Wildfires, extreme heat and a budget impasse add urgency to the climate change debate.

Alaska Wildfire 3
© DARYL PEDERSON

My home state of Alaska is on fire—both figuratively and literally. More than 2 million acres of forest have burned this year, making 2019 one of the worst fire years Alaska has ever experienced. Already, more acreage has burned than in all of the devastating fires in California last year.

These fires are direct evidence of climate change, which is causing thawing tundra, drying forests and thunderstorms that cause or exacerbate the fires. They also contribute directly to making climate change worse by releasing millions of tons of stored greenhouse gases into the atmosphere. In addition, the permafrost and soil in Alaska’s ecosystems store huge quantities of carbon. These fires can also release that carbon in the form of carbon dioxide to the atmosphere.

The fires are happening against a backdrop of incredible change in Alaska. First, of course, it has been really, really hot here. The July sea ice extent was a record low. Record high water temperatures have been linked to heart attacks in salmon. Walrus are showing up earlier and earlier along the Arctic coast. Taken together, these changes are resulting in what one reporter calls “ecological havoc” in the Bering Sea.

Alongside these literal fires, the figurative ones amount to an existential crisis about the future of the state. Our governor and legislature have been unable to agree on an operating budget. In June, the governor vetoed more than $440 million dollars from the budget that the legislature had passed. The vetoes reduced or eliminated funding for the arts, education, public broadcasting, senior benefits, Medicaid, the Village Public Safety Officer program and other programs. The governor even vetoed funding for the Ocean Ranger cruise ship pollution inspection program, which was funded entirely using fees paid by the cruise ship industry.

The biggest cuts, however, were from the University of Alaska system.
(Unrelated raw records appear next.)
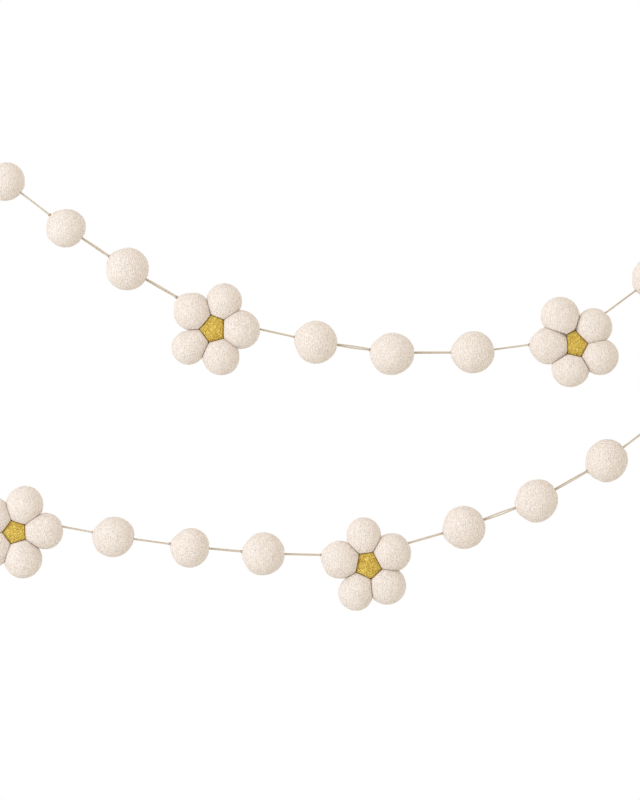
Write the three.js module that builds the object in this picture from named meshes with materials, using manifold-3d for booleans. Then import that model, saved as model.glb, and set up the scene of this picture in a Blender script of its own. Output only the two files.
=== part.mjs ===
// A garland of wool felt balls and pressed felt daisies on one doubled cotton cord.
// It hangs flat in two swags, and its cord turns back once at their right-hand end.
// Millimetres: +X runs along the swags, +Y away from the viewer, +Z up.
// The origin is the bend of the upper hanging loop, from which it hangs.
import * as THREE from 'three';
import { mergeVertices } from 'three/addons/utils/BufferGeometryUtils.js';
import Module from 'manifold-3d';

// The cord, its stop knots and its two hanging loops
const CORD_DIAMETER = 1.7;
const CORD_SIDES = 8;
const STOP_KNOT = { along: 2.4, across: 2.1 };
const LOOP_KNOT = { along: 4.6, across: 3.8 };
const LOOP_LENGTH = 20.9;
const LOOP_BEND = 3.5;

// The felt
const GAP = 0.3;
const LUMP = 0.25;
const BALL_DETAIL = 3;
const PETAL_DETAIL = 2;
const PETAL_PRESS = 2.2;
const BUTTON_WIDTH = 23;
const BUTTON_DEPTH = 11.4;

const CREAM = { color: 0xe9dece, roughness: 0.95, metalness: 0 };
const MUSTARD = { color: 0xd0ae52, roughness: 0.95, metalness: 0 };
const COTTON = { color: 0xd8ccb8, roughness: 0.9, metalness: 0 };

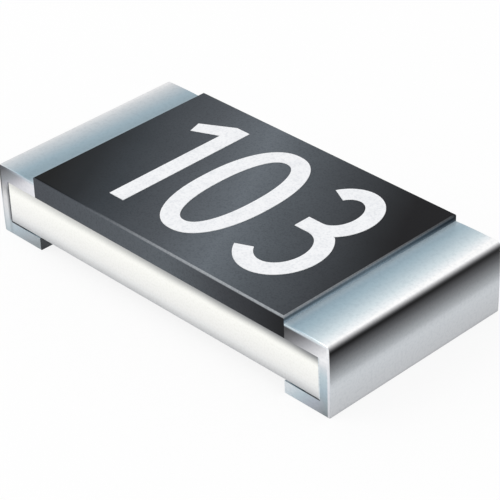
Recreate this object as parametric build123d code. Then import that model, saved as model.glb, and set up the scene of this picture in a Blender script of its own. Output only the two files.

The governor vetoed $130 million on top of a $5 million cut already in the budget. The resulting $135 million cut amounts to almost 41% of the state’s funding for the university. University officials have said that the cuts would be devastating.

These cuts to the university system bring the literal and figurative fires together. The University of Alaska is a leader in climate change research. The budget cuts and uncertainty are already affecting research and could significantly curtail future efforts, which would mean that we lack the scientific bases needed for good management of ocean and terrestrial resources under changing conditions. It also could cause our accomplished scientists and professors to leave, which is bad for future scientific efforts and for the state overall.

Hopefully, none of this will come to fruition. The legislature recently passed a new version of the budget that reinstates most of the funding for the university and other programs. It is now up to the governor to put out the figurative fire and for all of us to find ways to take meaningful action to address climate change in order to help reduce the threat from the literal fires.